Multi-level genetic and epigenetic regulation of transcription
At the interface between Biology and Computer Science, our laboratory seeks to better understand transcriptional regulation during development and disease pathogenesis. Mainly based on high-throughput sequencing technologies, we use the statistical and computational methods combined with experimental approaches to detangle the genetic and epigenetic regulations of transcription, at both the bulk-tissue and single-cell resolutions.
1. Epigenetic regulation of transcription
Although all cells in an organism contain essentially the same DNA, cell types and functions differ because of qualitative and quantitative differences in their gene expression. Thus, control of transcription is at the heart of differentiation, development, and disease pathogenesis. Epigenetic processes, including DNA methylation, histone modification, and various noncoding RNA-mediated processes, as well as highly related chromatin conformation, are thought to influence gene expression chiefly at the level of transcription; however, other steps in the process (for example splicing and translation) may also be regulated epigenetically.
We develop and apply computation approaches on the epigenomic high-throughput data to answer how the transcription is controlled epigenetically and the functional relevance of epigenetic changes during development and disease pathogenesis.
2. Chromatin looping and transcriptional regulation
The control of gene expression involves regulatory elements that can be very far from the genes they control. Several recent technological advances, such as chromatin conformation capture (3C) based technologies, have allowed the direct detection of chromatin loops that juxtapose distant genomic sites in the nucleus.
We develop and apply computational approaches to dig the 3C-based data and try to provide new insights into
1) the functions of chromatin loops, such as the widespread impact of chromatin loops on gene activation, repression, genomic imprinting, and the function of enhancers and insulators.
2) the mechanisms that form and change the loops, such as epigenetic modifications and genetic variations, as well as transcription factor bindings and eRNA mediation.
3) reconstruction of trajectories for cell differentiation or development.
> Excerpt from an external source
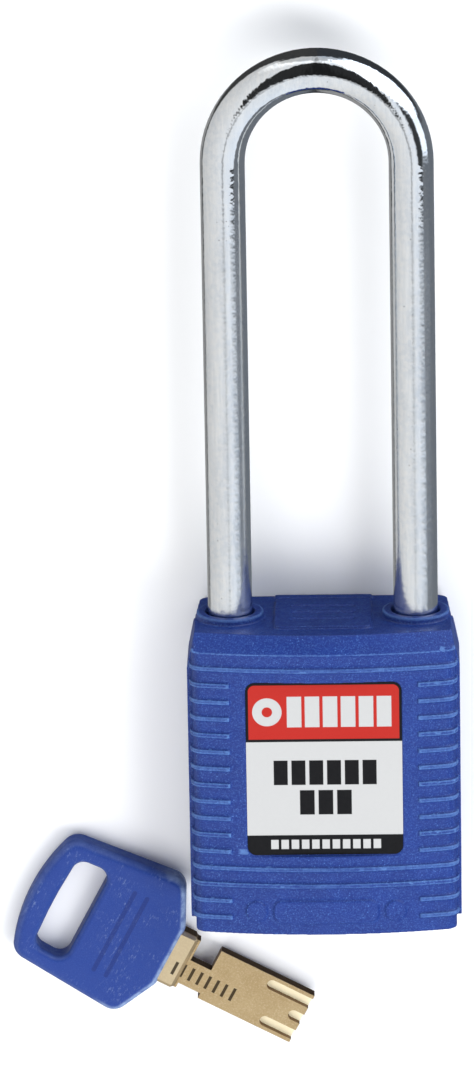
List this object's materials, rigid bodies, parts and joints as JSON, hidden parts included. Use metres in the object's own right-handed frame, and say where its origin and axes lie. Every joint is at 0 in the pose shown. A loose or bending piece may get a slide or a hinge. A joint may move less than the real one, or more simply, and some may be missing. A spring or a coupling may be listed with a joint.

4) Multiple single-cell omics data integration and analysis.
3. Single-cell omics
Single-cell sequencing interrogates the sequence or chromatin information from individual cells with advanced next-generation sequencing technologies. It provides a higher resolution of cellular differences and a better understanding of the underlying genetic and epigenetic mechanisms of an individual cell in the context of development, adaptation, and disease pathologies.
We develop and apply computational methods on the single-cell multi-omics sequencing data to better understand the transcription of individual cells. Research interests include but are not limited to
1) single-cell sequencing data cleaning, denoising, and modeling.
2) identification of novel cell types or subclones to global patterns of stochastic gene expression for cell-to-cell heterogeneity.
4. Machine learning in multi-omics
The innovation of biotechnologies has allowed the accumulation of omics data at an alarming rate, thus introducing the era of “big data”. Extracting inherent valuable knowledge from various omics data remains a daunting problem in bioinformatics. The development and application of machine learning have largely advanced our insights into biology and biomedicine, and greatly promoted the development of therapeutic strategies, especially for precision medicine.
We develop and apply machine learning methods, most of which are deep learning approaches, for multi-omics sequencing data to better understand the multi-layer regulation of transcription. Research interests include but are not limited to
1) Computational modeling of 3D genome architecture using 3C-based data (A).
2) Machine learning-based modeling and prediction of epigenetic and chromatin states (B).
3) Genome annotation and functional characterization for gene expression (C)
4) Machine learning-assisted genome editing (D).